There is a large literature on the relationship between interest rate and investment and their possible effects on productivity (Al-Tarawneh, 2004; Bader and Malawi 2010). A study by Chu, et al., (2016) is one of the most recently conducted studies outside African continent. For European economy, the study assessed the welfare and growth effects of monetary policy in a scale invariant Schumpeterian model alongside endogenous human capital accumulation via a cash-in-advance (CIA) constraint on Research and Development investment. The study found that an increase in the nominal interest rate resulted in a decrease in human capital investment and research and development, which in turn impacted negatively the long-run growth rates of output and technology.

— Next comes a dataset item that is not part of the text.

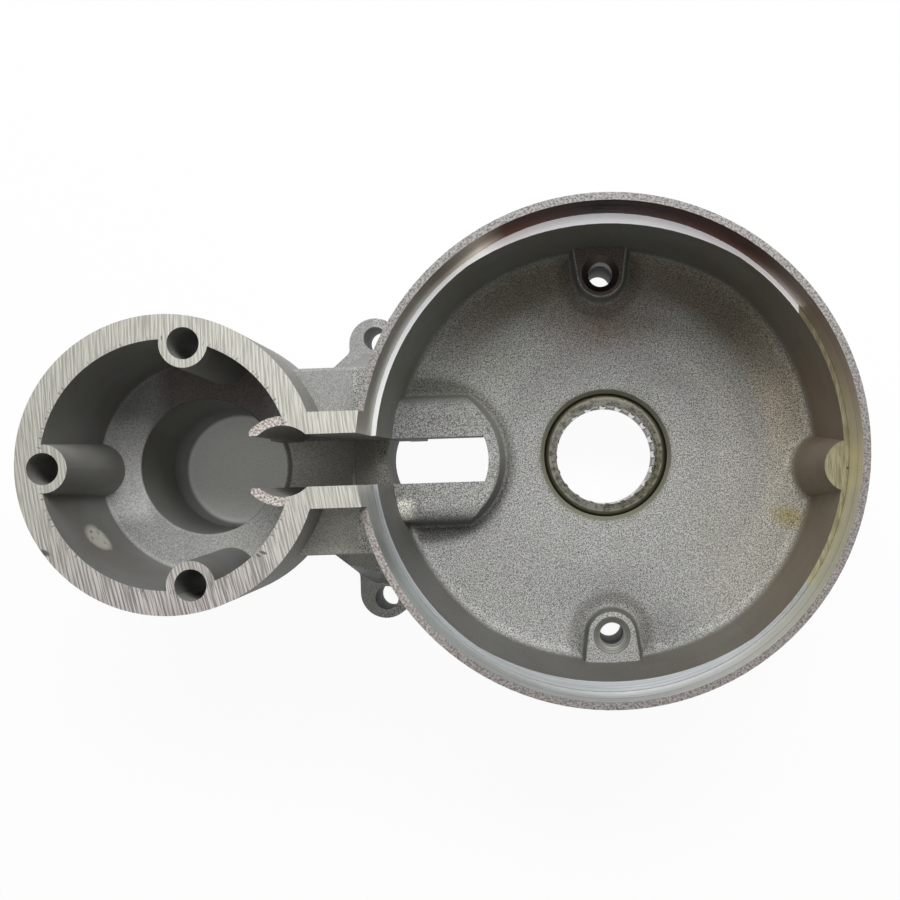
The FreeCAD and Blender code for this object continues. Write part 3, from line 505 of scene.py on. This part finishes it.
# ---- Bearing cup. Drawn from sheet steel, hardened and pressed into the hub, with both ends
# ---- turned in. Oil stands black in its rolled corner, and the flat of its lip is left bare.
LIP_METAL_DARK, LIP_METAL_LIGHT = (0.028, 0.027, 0.019), (0.150, 0.148, 0.128)
NICK_ANGLE, NICK_RADIUS = math.radians(23.1), 12.4
steel = finish = start_finish("bearing_steel")
cup_place, x, y, z = in_millimetres()
radius = length_of(x, y)
angle = calc("ARCTAN2", y, x)
blotch = mottle(cup_place, 0.8, 3.0, 0.65)
speck = mottle(cup_place, 2.6, 2.0, 0.6)
lip_wear = ease(calc("ADD", times(blotch, 0.6), times(speck, 0.4)), 0.38, 0.62)
lip_metal = tint(lip_wear, LIP_METAL_DARK, LIP_METAL_LIGHT)
ring_lines = mottle(place_of(times(radius, 4.0), times(angle, 2.0)), 1.0)
lip_metal = tint(ease(ring_lines, 0.4, 0.7, 0.0, 0.4), lip_metal, (0.16, 0.155, 0.14))
oily_side = times(ease(x, -3.0, 11.0), ease(y, -4.0, 8.0, 1.0, 0.25), 0.75)
lip_metal = stain(oily_side, lip_metal, (0.60, 0.58, 0.36))
lip_nick = times(near(times(angle, NICK_RADIUS), NICK_ANGLE * NICK_RADIUS, 0.10, 0.10), over(radius, 11.9))
lip_metal = tint(lip_nick, lip_metal, (0.03, 0.03, 0.02))

# Outside the flat comes the oily rolled corner with a thin light line, below it the bright raceway.
LIP_LINE = 1.3
RACEWAY_DROP = 1.5
cup_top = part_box("bearing_cup")[1][2] * MM
lip_flat = fade(radius, bearing_radius - 1.6, bearing_radius - 1.0)
shell_metal = tint(lip_flat, (0.060, 0.056, 0.036), lip_metal)
light_line = times(near(radius, bearing_radius - LIP_LINE, 0.06, 0.22), ease(blotch, 0.35, 0.6, 0.15, 0.8))
shell_metal = tint(light_line, shell_metal, (0.17, 0.165, 0.145))
shell_metal = tint(under(z, cup_top - RACEWAY_DROP), shell_metal, (0.42, 0.40, 0.40))
wear = add("ShaderNodeBump")
feed(0.5, wear.inputs["Strength"])
feed(0.00008, wear.inputs["Distance"])
feed(speck, wear.inputs["Height"])
shell = add("ShaderNodeBsdfPrincipled")
feed(shell_metal, shell.inputs["Base Color"])
feed(0.9, shell.inputs["Metallic"])
feed(ease(blotch, 0.3, 0.7, 0.28, 0.5), shell.inputs["Roughness"])
feed(wear.outputs[0], shell.inputs["Normal"])
feed(shell.outputs[0], add("ShaderNodeOutputMaterial").inputs["Surface"])
frame["nodes"]["bearing_cup"].material_slots[0].material = steel

# ---- Cage. A thin sheet-steel ring with a pocket for each needle, pressed to shape.
# ---- It is dull and brown with old grease.
CAGE_DARK, CAGE_LIGHT = (0.16, 0.145, 0.135), (0.46, 0.43, 0.42)
pressed = finish = start_finish("cage_steel")
grease = ease(mottle(in_millimetres()[0], 1.2, 3.0, 0.6), 0.35, 0.65)
sheet_metal = add("ShaderNodeBsdfPrincipled")
feed(tint(grease, CAGE_DARK, CAGE_LIGHT), sheet_metal.inputs["Base Color"])
feed(0.85, sheet_metal.inputs["Metallic"])
feed(0.45, sheet_metal.inputs["Roughness"])
feed(sheet_metal.outputs[0], add("ShaderNodeOutputMaterial").inputs["Surface"])
frame["nodes"]["bearing_cage"].material_slots[0].material = pressed

# ---- Needles. Twenty ground and hardened rollers, bright where the shaft has run and under a
# ---- film of oil. They sit loose in the cage's pockets.
NEEDLE_DARK, NEEDLE_LIGHT = (0.26, 0.24, 0.23), (0.52, 0.49, 0.48)
ground = finish = start_finish("needle_steel")
x, y, z = in_millimetres()[1:]
film = ease(mottle(place_of(times(x, 0.9), times(y, 0.9), times(z, 0.15)), 1.0), 0.35, 0.65)
roller = add("ShaderNodeBsdfPrincipled")
feed(tint(film, NEEDLE_DARK, NEEDLE_LIGHT), roller.inputs["Base Color"])
feed(1.0, roller.inputs["Metallic"])
feed(0.24, roller.inputs["Roughness"])
feed(roller.outputs[0], add("ShaderNodeOutputMaterial").inputs["Surface"])
for name, piece in frame["nodes"].items():
    if name.startswith("needle_roller"):
        piece.material_slots[0].material = ground

# ---- Floor. A plain pale sheet of paper, half a millimetre under the spigot's end. It stays near
# ---- white through the holes and still takes a faint shadow. From here on places are in metres.
FLOOR_SIZE = 3.0
FLOOR_GAP = 0.0005
PLAIN_WHITE = (1.0, 1.0, 1.0)
low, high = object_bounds()
middle = [(near_end + far_end) / 2 for near_end, far_end in zip(low, high)]
bpy.ops.mesh.primitive_plane_add(size=FLOOR_SIZE, location=(middle[0], middle[1], low[2] - FLOOR_GAP))
floor = bpy.context.object
floor.name = "floor"


def seen_or_mirrored():
    """1 for what the camera sees straight, in a mirror or through glass."""
    path = add("ShaderNodeLightPath")
    return either(*(path.outputs[ray] for ray in ("Is Camera Ray", "Is Glossy Ray", "Is Transmission Ray")))


paper = finish = start_finish("paper")
sheet = add("ShaderNodeBsdfDiffuse")
feed((0.90, 0.90, 0.90), sheet.inputs["Color"])
glow = add("ShaderNodeEmission")
feed(PLAIN_WHITE, glow.inputs["Color"])
join = add("ShaderNodeMixShader")
feed(times(seen_or_mirrored(), 0.95), join.inputs[0])
feed(sheet.outputs[0], join.inputs[1])
feed(glow.outputs[0], join.inputs[2])
feed(join.outputs[0], add("ShaderNodeOutputMaterial").inputs["Surface"])
floor.data.materials.append(paper)

# ---- Light. One long soft box stands beyond the motor cup's far side, well up, with a weak
# ---- one above. The room itself gives little light, but bare metal mirrors it as white.
AIM_HEIGHT = 0.03


def soft_box(name, place, width, depth, power):
    """A soft box, aimed at the middle of the part."""
    light = bpy.data.lights.new(name, "AREA")
    light.shape = "RECTANGLE"
    light.size = width
    light.size_y = depth
    light.energy = power
    lamp = bpy.data.objects.new(name, light)
    lamp.location = place
    aim = Vector((middle[0], middle[1], AIM_HEIGHT))
    lamp.rotation_euler = (aim - Vector(place)).to_track_quat("-Z", "Y").to_euler()
    bpy.context.scene.collection.objects.link(lamp)


soft_box("long_box", (0.07, 0.56, 0.71), 0.90, 0.36, 9.5)
soft_box("top_box", (-0.10, 0.10, 0.95), 0.30, 0.30, 0.6)

world = finish = bpy.data.worlds.new("studio")
bpy.context.scene.world = world
world.use_nodes = True
world.node_tree.nodes.clear()
dim = add("ShaderNodeBackground")
feed((0.93, 0.96, 1.0), dim.inputs["Color"])
feed(0.07, dim.inputs["Strength"])
white = add("ShaderNodeBackground")
feed(PLAIN_WHITE, white.inputs["Color"])
feed(1.0, white.inputs["Strength"])
choose = add("ShaderNodeMixShader")
feed(seen_or_mirrored(), choose.inputs[0])
feed(dim.outputs[0], choose.inputs[1])
feed(white.outputs[0], choose.inputs[2])
feed(choose.outputs[0], add("ShaderNodeOutputWorld").inputs["Surface"])
bpy.context.scene.view_settings.view_transform = "Standard"

# ---- Camera. Straight above the part, close to the bearing's axis, and turned a little. Its frame
# ---- is shifted toward the solenoid cup, so that it holds the whole part.
lens = bpy.data.cameras.new("camera")
lens.sensor_width = 36.0
lens.lens = 49.4
lens.shift_x = -0.1265
lens.shift_y = 0.0331
camera = bpy.data.objects.new("camera", lens)
camera.location = (-0.00967, -0.00533, 0.2983)
camera.rotation_euler = (0.0, 0.0, -0.0327)
bpy.context.scene.collection.objects.link(camera)
bpy.context.scene.camera = camera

Amid a growing debate on whether human capital development has tangible effects on productivity growth in low income countries. Again, Malizole, (2014) argued that this debate could be resolved by using other refined measures of human capital. Using human development index (HDI) to proxy human capital and Gross Domestic Product (GDP) to proxy productivity in South Africa, the paper adopted Granger Causality methods to investigate the causal relationship between Productivity and HDI alongside with the Johansson co-integration test theoretical and OLS for the period 1980-2011. The result showed that in the long run HDI respond to changes in the growth of Gross Domestic Product. Hence, the changes in the human capital impacts positively on the productivity.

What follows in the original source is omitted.